Dr Bronwyn Wood, Victoria University of Wellington, has received the 2019 Royal Society Te Apārangi Early Career Research Excellence Award for Social Sciences for her research that deepens our understanding about how today's young people engage as citizens – especially in the school context.

How do we ensure a thriving democracy and how can the education system encourage young people to become engaged citizens? This is the question that Dr Wood has been exploring since she completed her PhD in 2011, which confirmed young people's interest in taking social action.

Based at the Faculty of Education, Te Puna Akopai, Bronwyn was awarded a Teaching Learning and Research Initiative research grant ($200,000) in 2014 to lead a team of five teachers and four academics to explore the implementation of new ‘personal social action’ assessments for NCEA.
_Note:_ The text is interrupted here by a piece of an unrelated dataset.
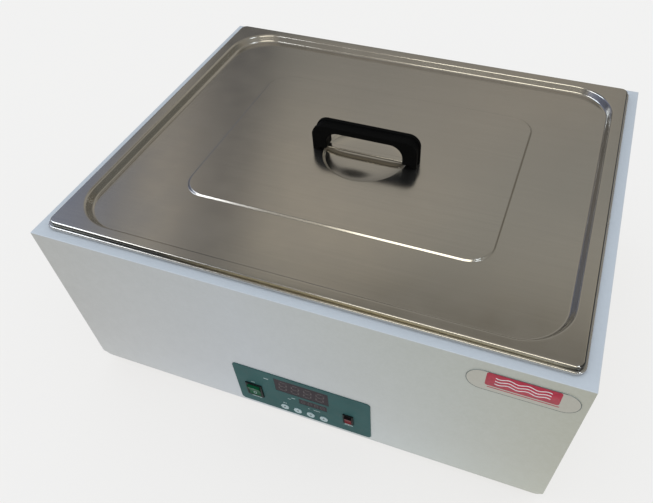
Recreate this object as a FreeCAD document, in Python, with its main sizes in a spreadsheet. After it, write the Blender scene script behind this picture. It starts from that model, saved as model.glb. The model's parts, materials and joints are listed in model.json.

The curriculum initiative, introduced in 2013, requires learners to undertake 'personal social action' in their social studies learning.

The research looked at whether students' social action within this initiative had the potential to be 'critical and transformative’, beyond the mainstream 'safe' activities of social action typically taken in school such as recycling, fasting or fundraising.

The results, published in 2018, revealed the challenge of focusing on critical and transformative social actions given the assessment context, but found that when teachers focused on citizenship learning through affective and cognitive domains, students were more likely to experience meaningful democratic engagement.

The paper’s findings were of high interest to the teaching community – over 300 teachers attended eight conferences and workshops over 2016 and 2017. Findings were presented in Parliament, and the research garnered wide media interest.

A second area of Bronwyn’s research is the 'civic gap' she has observed between students from different school communities and backgrounds. In 2016 she was awarded a Marsden Fund Fast-start research grant to study youth citizenship in multicultural neighbourhoods.

She has also been a strong advocate for lowering the voting age to 16 in New Zealand alongside enhanced civics education in schools.

In addition to publishing extensively, Bronwyn has rapidly established herself internationally by contributing to the broader development of ideas in her field through postgraduate student supervision, journal reviewing, thesis examinations and serving on the editorial board of the journal Theory & Research in Social Education (Taylor & Francis).

Bronwyn said she was “extremely honoured” to receive this award. “It has been such a privilege in my research to work together with fabulous teachers, researchers and students to find ways to enhance the possibility of young people cultivating citizenship skills in New Zealand schools.”

In 2016 she was awarded a Research Excellence Award from Victoria University of Wellington. In 2019 Bronwyn was made a member of the Ministry of Education’s Civics Education Working Group and she regularly provides media commentary and advice on citizenship education, curriculum policy and youth engagement to government and community organisations. Her research has attracted worldwide interest, resulting in her being invited to give three international keynotes in 2019.

Early Career Research Excellence Award for Social Sciences:

For emerging researchers in social sciences research in New Zealand.

Citation:

To Bronwyn Elizabeth Wood for her research which has helped deepen our understanding about how today's young people engage as citizens, especially in the school context.